** START OF INPUT DATA **
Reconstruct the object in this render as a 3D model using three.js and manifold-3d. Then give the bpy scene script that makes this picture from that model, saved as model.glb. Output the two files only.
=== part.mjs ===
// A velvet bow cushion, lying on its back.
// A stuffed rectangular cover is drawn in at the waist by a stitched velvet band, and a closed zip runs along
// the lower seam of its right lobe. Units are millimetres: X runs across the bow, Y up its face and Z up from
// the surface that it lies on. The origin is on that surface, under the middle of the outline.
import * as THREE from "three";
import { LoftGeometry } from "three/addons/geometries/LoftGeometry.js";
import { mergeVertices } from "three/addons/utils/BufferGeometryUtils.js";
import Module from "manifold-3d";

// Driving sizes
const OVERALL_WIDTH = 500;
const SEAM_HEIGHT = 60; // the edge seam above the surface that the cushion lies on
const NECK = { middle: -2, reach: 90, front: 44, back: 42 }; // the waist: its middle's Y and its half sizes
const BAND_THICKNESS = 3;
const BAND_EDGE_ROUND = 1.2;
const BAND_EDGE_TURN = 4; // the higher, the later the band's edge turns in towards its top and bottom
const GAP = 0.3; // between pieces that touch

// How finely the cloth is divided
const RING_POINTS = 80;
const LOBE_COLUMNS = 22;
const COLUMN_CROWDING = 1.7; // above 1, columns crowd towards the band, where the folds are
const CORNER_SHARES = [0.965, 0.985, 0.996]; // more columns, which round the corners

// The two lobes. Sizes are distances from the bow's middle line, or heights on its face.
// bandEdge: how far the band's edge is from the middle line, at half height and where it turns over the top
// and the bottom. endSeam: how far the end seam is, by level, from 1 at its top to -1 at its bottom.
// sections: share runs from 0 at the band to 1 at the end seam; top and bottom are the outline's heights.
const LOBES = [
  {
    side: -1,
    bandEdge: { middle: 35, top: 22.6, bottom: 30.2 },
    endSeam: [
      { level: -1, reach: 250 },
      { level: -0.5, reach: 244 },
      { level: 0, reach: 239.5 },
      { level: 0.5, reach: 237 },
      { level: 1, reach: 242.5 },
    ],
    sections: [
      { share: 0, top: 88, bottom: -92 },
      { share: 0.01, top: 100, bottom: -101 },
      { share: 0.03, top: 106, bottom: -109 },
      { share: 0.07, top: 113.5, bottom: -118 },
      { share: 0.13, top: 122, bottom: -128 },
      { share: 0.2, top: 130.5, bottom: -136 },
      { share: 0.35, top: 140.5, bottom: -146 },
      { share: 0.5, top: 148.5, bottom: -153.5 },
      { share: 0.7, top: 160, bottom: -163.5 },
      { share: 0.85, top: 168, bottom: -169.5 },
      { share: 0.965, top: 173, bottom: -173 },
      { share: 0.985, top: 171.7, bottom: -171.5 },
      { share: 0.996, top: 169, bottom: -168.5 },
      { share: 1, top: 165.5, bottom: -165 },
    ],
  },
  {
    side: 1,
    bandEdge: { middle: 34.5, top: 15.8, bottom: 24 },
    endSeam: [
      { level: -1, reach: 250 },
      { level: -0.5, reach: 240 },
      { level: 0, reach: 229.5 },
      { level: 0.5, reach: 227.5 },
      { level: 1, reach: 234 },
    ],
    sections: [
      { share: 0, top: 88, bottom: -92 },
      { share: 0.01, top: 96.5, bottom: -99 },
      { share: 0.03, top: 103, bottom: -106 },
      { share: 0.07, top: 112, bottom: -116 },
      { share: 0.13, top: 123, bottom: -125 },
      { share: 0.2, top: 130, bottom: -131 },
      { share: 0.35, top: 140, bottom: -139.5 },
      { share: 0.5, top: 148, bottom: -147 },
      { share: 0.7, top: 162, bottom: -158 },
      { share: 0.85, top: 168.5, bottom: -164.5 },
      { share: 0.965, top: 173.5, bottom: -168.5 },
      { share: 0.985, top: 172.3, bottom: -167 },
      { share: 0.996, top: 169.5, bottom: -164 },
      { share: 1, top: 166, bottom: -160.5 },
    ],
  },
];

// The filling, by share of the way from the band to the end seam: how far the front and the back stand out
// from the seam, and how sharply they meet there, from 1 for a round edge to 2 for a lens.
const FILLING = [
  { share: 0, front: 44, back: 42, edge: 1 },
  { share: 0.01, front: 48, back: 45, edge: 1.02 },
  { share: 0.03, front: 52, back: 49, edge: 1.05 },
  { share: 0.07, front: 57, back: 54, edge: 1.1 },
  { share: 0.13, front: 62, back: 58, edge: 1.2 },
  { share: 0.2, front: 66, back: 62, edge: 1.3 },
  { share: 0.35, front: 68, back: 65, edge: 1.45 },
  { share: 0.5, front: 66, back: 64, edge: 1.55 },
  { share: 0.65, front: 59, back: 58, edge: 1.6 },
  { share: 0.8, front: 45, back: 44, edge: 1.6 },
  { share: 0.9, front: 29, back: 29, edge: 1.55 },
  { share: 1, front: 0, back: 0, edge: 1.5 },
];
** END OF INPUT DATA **
** START OF INPUT DATA **
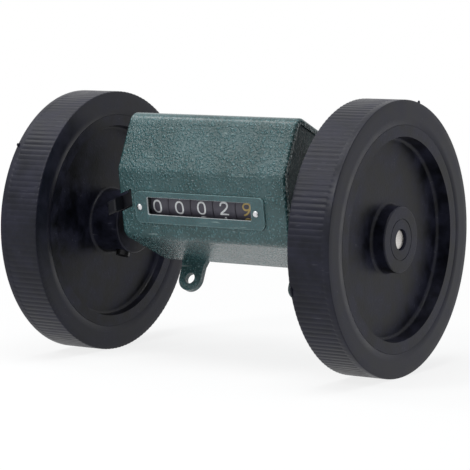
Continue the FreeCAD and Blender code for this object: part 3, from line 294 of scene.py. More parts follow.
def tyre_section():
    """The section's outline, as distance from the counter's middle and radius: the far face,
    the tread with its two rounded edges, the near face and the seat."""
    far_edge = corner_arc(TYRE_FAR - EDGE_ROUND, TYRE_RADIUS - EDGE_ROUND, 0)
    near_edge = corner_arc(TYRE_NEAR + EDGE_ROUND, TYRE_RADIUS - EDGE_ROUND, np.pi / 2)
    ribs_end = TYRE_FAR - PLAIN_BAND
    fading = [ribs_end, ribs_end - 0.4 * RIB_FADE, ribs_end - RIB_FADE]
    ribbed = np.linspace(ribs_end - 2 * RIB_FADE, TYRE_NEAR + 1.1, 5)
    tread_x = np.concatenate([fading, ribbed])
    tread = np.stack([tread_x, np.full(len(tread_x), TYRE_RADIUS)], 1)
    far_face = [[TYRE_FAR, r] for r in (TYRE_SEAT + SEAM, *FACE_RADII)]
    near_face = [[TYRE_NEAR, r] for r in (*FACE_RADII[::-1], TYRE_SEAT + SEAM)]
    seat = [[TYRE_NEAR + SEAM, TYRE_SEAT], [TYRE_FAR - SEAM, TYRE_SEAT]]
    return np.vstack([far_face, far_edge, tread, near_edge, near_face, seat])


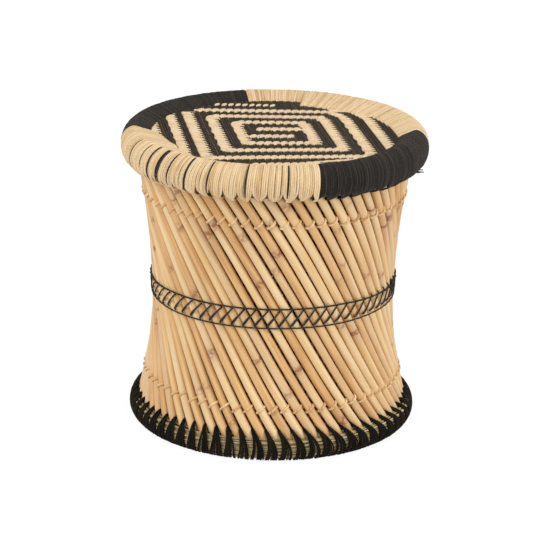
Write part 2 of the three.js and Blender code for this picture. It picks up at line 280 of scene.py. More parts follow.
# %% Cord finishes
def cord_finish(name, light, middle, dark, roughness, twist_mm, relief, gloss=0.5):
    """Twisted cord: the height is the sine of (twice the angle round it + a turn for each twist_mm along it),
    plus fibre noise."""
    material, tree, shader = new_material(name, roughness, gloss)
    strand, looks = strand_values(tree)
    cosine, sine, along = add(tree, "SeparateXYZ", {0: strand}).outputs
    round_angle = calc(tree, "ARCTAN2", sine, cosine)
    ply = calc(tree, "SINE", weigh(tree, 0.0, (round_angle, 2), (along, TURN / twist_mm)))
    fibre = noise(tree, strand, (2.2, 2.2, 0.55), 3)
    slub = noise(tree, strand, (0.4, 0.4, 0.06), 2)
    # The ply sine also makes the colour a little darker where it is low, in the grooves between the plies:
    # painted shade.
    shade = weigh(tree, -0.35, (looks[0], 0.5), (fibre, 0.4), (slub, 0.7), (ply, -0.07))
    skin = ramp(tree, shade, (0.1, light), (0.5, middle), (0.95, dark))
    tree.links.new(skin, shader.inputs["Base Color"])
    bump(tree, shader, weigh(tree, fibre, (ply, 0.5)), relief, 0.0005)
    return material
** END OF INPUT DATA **
REQUIREMENT. Using the entries above, extract exactly the span from the line with "Reconstruct the object" to the line with "const GAP = 0.3; // between pieces that touch", both lines included; leave out everything else.

EXERCISE ANSWER.
Reconstruct the object in this render as a 3D model using three.js and manifold-3d. Then give the bpy scene script that makes this picture from that model, saved as model.glb. Output the two files only.
=== part.mjs ===
// A velvet bow cushion, lying on its back.
// A stuffed rectangular cover is drawn in at the waist by a stitched velvet band, and a closed zip runs along
// the lower seam of its right lobe. Units are millimetres: X runs across the bow, Y up its face and Z up from
// the surface that it lies on. The origin is on that surface, under the middle of the outline.
import * as THREE from "three";
import { LoftGeometry } from "three/addons/geometries/LoftGeometry.js";
import { mergeVertices } from "three/addons/utils/BufferGeometryUtils.js";
import Module from "manifold-3d";

// Driving sizes
const OVERALL_WIDTH = 500;
const SEAM_HEIGHT = 60; // the edge seam above the surface that the cushion lies on
const NECK = { middle: -2, reach: 90, front: 44, back: 42 }; // the waist: its middle's Y and its half sizes
const BAND_THICKNESS = 3;
const BAND_EDGE_ROUND = 1.2;
const BAND_EDGE_TURN = 4; // the higher, the later the band's edge turns in towards its top and bottom
const GAP = 0.3; // between pieces that touch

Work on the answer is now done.